Key Concepts

Starting from COLMAP 3.12, the concepts of rigs and frames have been introduced to enable a principled modeling of multi-sensor platforms as well as 360° panorama images. These concepts provide a structured framework to organize sensors and their measurements, enabling more flexible calibration and fusion of diverse data types (e.g., see Rig Support).

These additions are backward-compatible and do not affect the traditional, default usage of COLMAP for single-camera capture setups.

Sensors and Measurements

A sensor is a device that captures data about the environment, producing measurements at specific timestamps. The most common sensor type is the camera, which captures images as its measurements. Other examples include IMUs (Inertial Measurement Units), which record acceleration and angular velocity, and GNSS receivers, which provide absolute position data.

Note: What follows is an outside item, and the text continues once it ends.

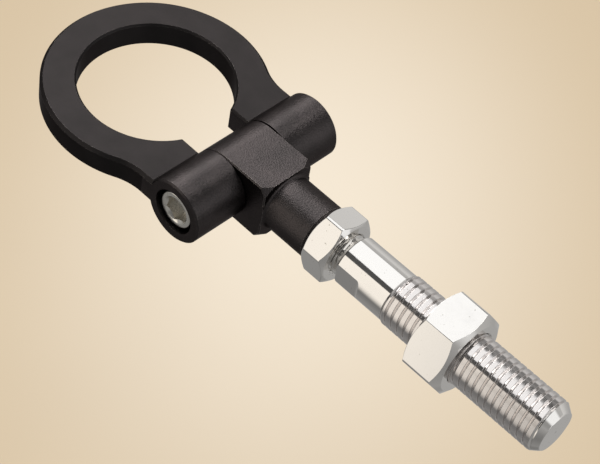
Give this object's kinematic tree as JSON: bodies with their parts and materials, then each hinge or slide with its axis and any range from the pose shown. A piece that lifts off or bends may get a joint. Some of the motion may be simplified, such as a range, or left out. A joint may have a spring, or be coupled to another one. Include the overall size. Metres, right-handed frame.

Currently, COLMAP supports only cameras and their image measurements, though the sensor concept is designed to extend to other types such as IMUs and GNSS for future support of multi-modal data fusion.

Rigs

A rig models a platform composed of multiple sensors with fixed relative poses, enabling synchronized and consistent multi-sensor data collection. Examples include stereo camera setups, headworn AR/VR devices, and autonomous driving sensor suites. It can also be virtual — for example, a rig modeling multiple virtual cameras arranged to capture overlapping views used to create seamless 360° panoramic images.

In COLMAP, each sensor must be uniquely associated with exactly one rig. Each rig has a single reference sensor that defines its origin. For example, in a stereo camera rig, one camera is designated as the reference sensor with an identity sensor_from_rig pose, while the second camera’s pose is defined relative to this reference. In a single-camera setup, the camera itself serves as the sole reference sensor for its rig.

Frames

A frame represents a rig captured at a single timestamp, containing measurements from one or more sensors within that rig. For example, if a rig consists of three sensors, a frame may include measurements from all three sensors, or only a subset, depending on availability. This concept allows association of multi-sensor data at specific points in time.

For instance, in a stereo camera rig recording video, each frame corresponds to a set of two images—one from each camera—captured at the same moment.